Les modifications apportées par les Arrêtés royaux de 2024 sont applicables aux exercices comptables à partir du 1er janvier 2025. Cette brève les résume succinctement et recontextualise leur adoption.


Obligations de déclaration

Les arrêtés royaux du 28 octobre 2016 (précités) avaient pour objectif d'exécuter la Loi-programme du 1er juillet 2016 (M.B., 4 juillet 2016), introduisant les obligations de déclaration relatives aux prix de transfert (articles 321/1 à 321/7 du Code des impôts sur les revenus 1992). Plus précisément, il s'agissait de fixer les modèles de formulaires permettant le dépôt de la documentation pertinente, i.e.(i) le fichier principal (275.MF), (ii) le fichier local (275.LF) et (iii) la (notification de la) déclaration pays par pays (275.CBC(.NOT)).

Pour rappel, les entités constitutives belges de groupes multinationaux doivent déposer un fichier local et un fichier principal lorsqu'un des seuils suivants est dépassé (sur la base des comptes statutaires de l'exercice comptable précédant immédiatement le dernier exercice comptable clôturé) :

  • un total de 50 millions EUR de produits d'exploitation et produits financiers (produits non-récurrents exclus) ;
  • un total du bilan d'1 milliard EUR ;
  • une moyenne annuelle de personnel de 100 équivalents temps plein.

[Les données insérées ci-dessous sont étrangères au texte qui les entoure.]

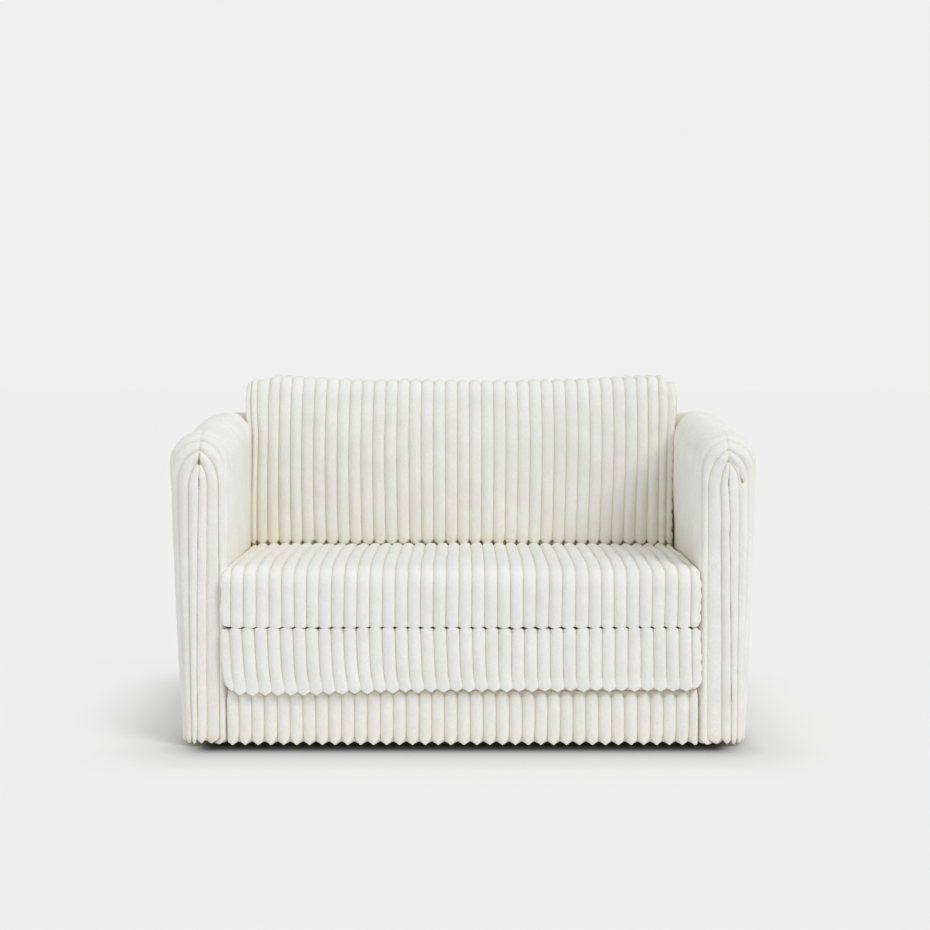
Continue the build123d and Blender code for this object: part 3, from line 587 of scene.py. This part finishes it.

En outre, les groupes multinationaux ayant réalisé des produits consolidés d'au moins 750 millions EUR (sur la période déclarable précédant immédiatement la dernière période déclarable clôturée) doivent introduire une déclaration pays par pays. En principe, cette obligation incombe aux entités mères ultimes ou « de substitution » (sauf cas particuliers).

Chaque entité constitutive belge est néanmoins tenue d'introduire une notification de la déclaration pays par pays visant soit à confirmer son propre statut d'entité déclarante (e.g. s'il s'agit de l'entité mère ultime ou « de substitution »), soit à identifier l'entité constitutive du groupe devant introduire la déclaration pays par pays.


Nouvelle version des Principes de l'OCDE

En janvier 2022, l'Organisation de Coopération et de Développement Economiques (l'« OCDE ») a publié une nouvelle version de ses Principes applicables en matière de prix de transfert, portant principalement sur les actifs incorporels difficiles à valoriser et les transactions financières. Cette mise à jour, combinée à l'expérience acquise des autorités fiscales depuis la Loi-programme du 1er juillet 2016, a motivé l'adoption des Arrêtés royaux de 2024 apportant les modifications suivantes.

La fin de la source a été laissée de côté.